Usually, our individual mobility is more important to us than the mobility of the goods we have ordered online. In order to control the growing traffic volumes in cities, we are advised to use our bicycles or public transport or at least to share our car with others. And thanks to regulations and incentives, more and more people are favouring these transport options, especially those living in urban areas: be it because annual public transport tickets are heavily subsidized and therefore very affordable as in Vienna (annual travel pass €365) or because the city wants to be the most bicycle-friendly city in the world (like Copenhagen).
Where’s my parcel?
But when it comes to urban logistics, nobody tells us: Order less online or at least make sure that you’re at home when the goods are delivered so that the delivery service does not have to make several attempts to deliver your parcel. A total of 3.35 billion parcels were shipped in Germany alone in 2017. Online trade is growing strongly, especially in the B2C sector. According to the statistics portal Statista, it generated over 53 billion euros in 2018 – compared to 12 billion ten years earlier. This is an important economic driver that you don’t want to slow down by asking consumers to buy less.
However, the last mile to the front door is a huge cost factor. Deliveries to private customers are always expensive, they account for over 50% of the total cost of parcel deliveries. This is due to the small quantities and individual delivery addresses, but also to unsuccessful delivery attempts. Some carriers are already debating whether they should introduce a surcharge for deliveries to the front door. Nevertheless, it is doubtful whether this will lead to a change in the clients’ ordering behaviour.
Air pollution, traffic jams, etc. – what can we do about it?
We want to receive the goods we ordered as quickly and conveniently as possible. Our high expectations put additional pressure on the logistics service providers who have to cope with city regulations on delivery traffic, scarce resources and rising costs.
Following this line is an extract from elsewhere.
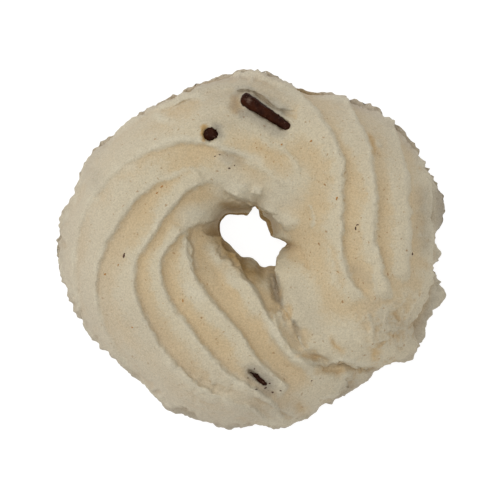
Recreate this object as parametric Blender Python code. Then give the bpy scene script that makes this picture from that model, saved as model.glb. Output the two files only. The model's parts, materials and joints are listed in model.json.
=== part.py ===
"""A piped butter cookie: one rope of dough from a star nozzle, laid clockwise into a ring on a flat tray.

The rope starts at the lower right, runs round the ring and ends on top of its own start. The nozzle's
teeth leave ridges that climb from the outer foot, over the crown and into the hole. Three chocolate
strands are baked into the dough. Metres, +Z up, origin on the tray under the middle of the outline.
"""

import math

import bmesh
import bpy
import numpy as np
from mathutils import Matrix, Vector, noise

MM = 0.001

# Driving dimensions, in millimetres. Turns are degrees about the ring's centre, counter-clockwise from +X.
RING_CENTRE = (0.45, 1.7)
ROPE_START, ROPE_END = 316.0, -66.5
WAIST_SHARE = 0.20  # height of the widest level, as a share of the rope's height
TRAY_SINK = 1.3  # how far the soft foot would reach below the tray that flattens it
SECTION_POWER = 0.76  # under 1 squares the section's shoulders

STEPS, SIDES = 360, 150
SPIN_RADIUS = 9.0  # of the plain ring, before it takes the rope's run
SPIN_SHARE = 0.5  # keeps the plain ring short of a full turn, so that a point's place tells its turn
VOXEL = 0.30
SOLID_TRIANGLES = 15500

# Edge of the rope seen from above: (turn, radius). It passes one turn, because the end lies on the start.
OUTER_EDGE = [
    (316, 23.9), (303, 24.1), (289, 24.7), (262, 25.5), (240, 24.9), (230, 24.2), (218, 24.9), (190, 26.6),
    (165, 25.2), (135, 22.8), (120, 22.2), (105, 22.0), (90, 22.9), (69, 21.3), (60, 22.3), (48, 24.1),
    (30, 25.3), (10, 26.1), (0, 24.3), (-7, 24.4), (-15, 25.8), (-26, 25.9), (-39, 26.2), (-49, 23.6),
    (-60, 18.5), (-66.5, 16.8),
]
INNER_EDGE = [
    (316, 5.5), (298, 4.4), (285, 3.9), (270, 3.0), (225, 3.0), (186, 3.5), (172, 4.2), (150, 4.5),
    (122, 3.1), (102, 2.8), (84, 3.5), (70, 2.8), (25, 1.8), (8, 2.1), (0, 2.5), (-9, 5.2), (-18, 4.3),
    (-35, 3.9), (-52, 4.8), (-66.5, 9.2),
]
# Height of the crown, and of what the rope lies on: the tray, then its own start.
CROWN = [
    (316, 6.5), (306, 8.2), (296, 10.0), (282, 11.2), (180, 11.4), (90, 11.0), (20, 11.5), (-30, 11.7),
    (-50, 12.0), (-60, 11.7), (-66.5, 10.6),
]
SEAT = [(316, 0.0), (-38, 0.0), (-46, 2.4), (-54, 5.9), (-66.5, 8.1)]

# Ridge crests seen from above: height above the dough between them, whether the ridge's far end runs on
# down the outer wall to the tray, then (turn, radius) where the crest runs. A negative height is a groove.
RIDGES = {
    "outer_left": (0.60, True, [(38, 8.2), (76, 9.1), (101, 11.3), (126, 15.7), (167, 21.9), (198, 24.5)]),
    "upper_left": (1.15, True, [(128, 11.9), (149, 14.5), (179, 18.8), (192, 21.1), (224, 23.9)]),
    "left": (1.60, True, [(112, 7.6), (132, 9.7), (156, 11.2), (200, 16.8), (239, 19.8), (268, 22.6)]),
    "lower_left": (1.70, True, [(147, 4.9), (181, 10.3), (196, 12.7), (214, 13.7), (235, 14.6), (258, 17.9),
                                (272, 20.6)]),
    "hole_left": (1.80, True, [(172, 8.5), (206, 9.2), (239, 10.3), (254, 11.6), (269, 15.2), (284, 20.6)]),
    "hole_rim": (1.50, False, [(183, 6.0), (204, 4.8), (233, 4.0), (252, 4.6), (275, 7.2), (281, 10.3),
                               (282, 13.4), (286, 16.2), (304, 19.8)]),
    "right_inner": (1.35, True, [(-33, 18.2), (-16, 12.9), (-5, 11.8), (7, 11.5), (26, 13.2), (70, 19.6)]),
    "right": (1.55, True, [(-28, 20.7), (-18, 18.6), (-4, 16.5), (15, 16.4), (27, 18.3), (55, 21.8)]),
    "right_outer": (1.60, True, [(-20, 21.9), (-8, 20.9), (4, 20.5), (22, 22.0), (37, 23.3)]),
    "right_rim": (1.00, True, [(-37, 23.2), (-11, 24.7), (4, 24.0), (16, 24.7)]),
    "top_rim": (0.70, True, [(86, 19.3), (106, 20.1), (124, 20.9)]),
    "top_fold": (0.90, True, [(70, 19.4), (85, 20.8), (94, 21.5)]),
    "hole_top": (0.90, False, [(-42, 10.4), (-14, 6.6), (19, 4.5), (45, 4.1), (92, 4.8), (115, 6.5)]),
    "wall_upper_left": (0.80, True, [(128, 21.5), (142, 23.0)]),
    "wall_left": (0.90, True, [(160, 24.0), (176, 25.4)]),
    "wall_right": (0.80, True, [(-26, 25.2), (-14, 25.6)]),
    "strand_trough": (-0.7, False, [(68, 17.0), (84, 17.4), (94, 19.2)]),
}
WALL_RUN = 26.0  # turn over which a ridge runs down the wall
WALL_LEAN = 0.35  # share of that turn it has made when it is halfway down
WALL_FOOT = -35.0  # how far round the section it ends
WALL_SHARE = 0.3  # share of its height that a ridge keeps on the wall
WALL_BLEND = 55.0  # how far round the section it starts to lose the rest
RIDGE_SAMPLES = 60
RIDGE_REACH = 2.7  # from a crest to where its flank has run out
RIDGE_EDGE = 0.22  # radius left on a crest
RIDGE_FADE = 0.14  # share of a ridge's run over which each end dies out
LAP_GUARD = 50.0  # a ridge touches only dough within this many degrees along the rope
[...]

Plus, the delivery volume is increasing. However, this is not only due to our parcels. Since the retail trade has less and less storage space in cities, supplies have to be carried out more frequently. The consequences are well known: gridlocked streets, lack of parking space, bad air, noise – and now we are suddenly interested in logistics, because… We can’t go on like this! But then how?
Of course, there are already a number of approaches to relieve urban logistics. Alternative delivery vehicles such as load wheels or parcel drones, deliveries to the boot, city hubs or shared packing stations – to mention just a few. But there is still no clear policy. And it is also unclear who should establish this policy. Should everyone just do what they can do, in the hope that things will somehow turn out to be all right?
Regulating the Wild West
The German Logistics Association (BVL) and the consulting firm Roland Berger warn in their study Gemeinsam gegen den Wilden Westen. Urbane Logistik 2030 in Deutschland(Together against the Wild West – Urban Logistics 2030 in Germany) against the chaos in view of the growing number of logistics service providers and innovative concepts. In the ‘Wild West’ scenario, even more traffic and traffic delays are to be expected. This is one of four possible scenarios that experts predict for the logistics of the future. Another scenario called ‘Regulated Diversity by cities’ aims at achieving greater efficiency in logistics and reducing traffic volumes in urban areas. The ‘City Platform’ scenario seems almost a continuation of the previous one. Here the city also operates a platform where all delivery capacities converge, the flows of goods are bundled and delivery to the last mile is optimised. The fourth and final scenario focuses on the ‘Coexistence of the Big Ones’. Only a few large platforms are left, and the city is not strongly involved.
Recommendations on how to avoid confusion are given, while expressing concern that implementation may fail because major suppliers are reluctant to cooperate, and cities are too hesitant. Marcel Huschebeck, Logistics Research Portfolio Manager at PTV Group and logistics expert with over 15 years of experience in numerous logistics research projects, says: “The concern about unwillingness to cooperate is not unfounded. However, the benefits of cooperation between the top players are tremendous. Their cooperation might offer the greatest potential for making freight transport in urban areas more efficient and sustainable. Despite the rising costs of logistics in cities, this potential has not yet been identified.” New technologies and concepts such as the Physical Internet offer a holistic approach to reducing costs by a double-digit percentage. This includes modularization, cooperation and so-called interoperability. The aim of the Physical Internet is to send goods as easily as information through open channels on the Web. It applies the principle of exchange of standardized data packets to material flows, which would help make transport logistics more efficient, flexible and environmentally friendly.
Faster achievements and long-term strategies
According to Huschebeck, faster results can best be achieved through a combination of additional regulations and incentives for more environmentally friendly logistics. “But cities really have to play a more active role. It is important that common goals are defined, which take the interests of all participants into consideration. This is a new approach for many cities which often requires a new way of thinking. Under no circumstances should long-term strategies be abandoned in favour of short-term solutions.” These, in turn, are most effective if they are developed in cooperation with logistics companies and the business community. This also becomes evident in the various EU projects such as BESTFACT that Huschebeck was involved in in recent years. “Legal guidelines and emission limits must be implemented by cities. They offer no room for manoeuvre, but much can be developed jointly and implemented as part of long-term strategies. In addition, a lot of highly motivated people also come up with a lot of good ideas,” says Huschebeck.